Windows to the Soul: We adjust to the new normal

As a member of a very large and close family, the Beam family, like many others, is experiencing the hardships of being separated from their extended family members while in quarantine.

“Just leave me alone!”

When wishes come true, suddenly being alone is not what we thought.  Zoom much?  Talk to your friends from one car to the other?  Spend a lot of time looking at the outside from your bedroom window?  For many, the prison-like experience has us re-thinking just how much we need human contact.

Maryland’s stay-at-home order was lifted by Governor Hogan May 13, 2020. This does not mean that life for Maryland residents is back to normal, but it does loosen some of the restrictions.

Maryland has entered into Phase 1 of the state’s reopening and members of the Linganore community are looking forward to better times. Many of us have settled into our new daily routines and gotten used to social distancing measures, and many more are still adjusting to these unprecedented times.

The start of Phase 1 means that the hardest part of this pandemic may be behind us, and this shift in the state of the situation has many people reflecting on their experiences in quarantine. In fact, according to a Washington Post article, many are not resuming activity quickly–most are being very cautious.

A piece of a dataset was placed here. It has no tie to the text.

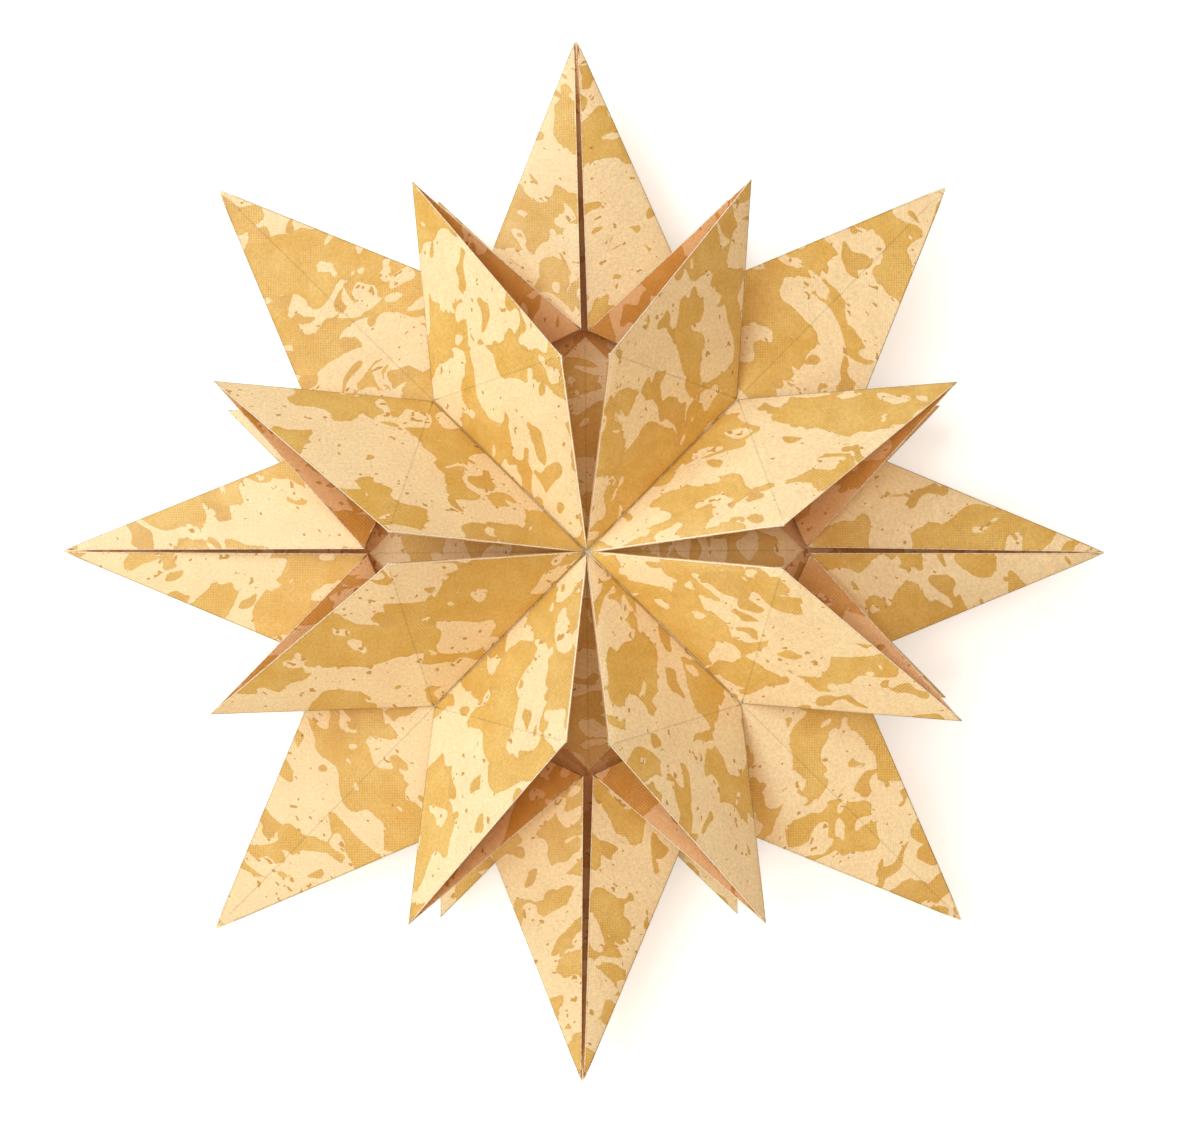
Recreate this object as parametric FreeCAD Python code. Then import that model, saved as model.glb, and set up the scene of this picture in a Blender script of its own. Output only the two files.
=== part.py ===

Class of 2020 member Braden Weinel said, “The first thing I’m going to do when restrictions are lifted is see all my friends.  I’m going to be safe about it, but I want to see all the people I’ve been missing the past three months.”  An avid member of the local Young Life group, Weinel has found it difficult not to gather with them.

“I will go out to eat with my extended family who are in another state.  I usually see them a lot in the spring, but everything has gotten canceled.  I haven’t seen my cousins or my grandma in over six months, and I miss them a lot,” said junior Sammie Hoefs.

This gallery uses the idea of windows to symbolize people who are reflecting on the changes and hardships they have endured and who are looking forward to a brighter future where they can hug their grandparents, return to school or their jobs, and reconnect with friends.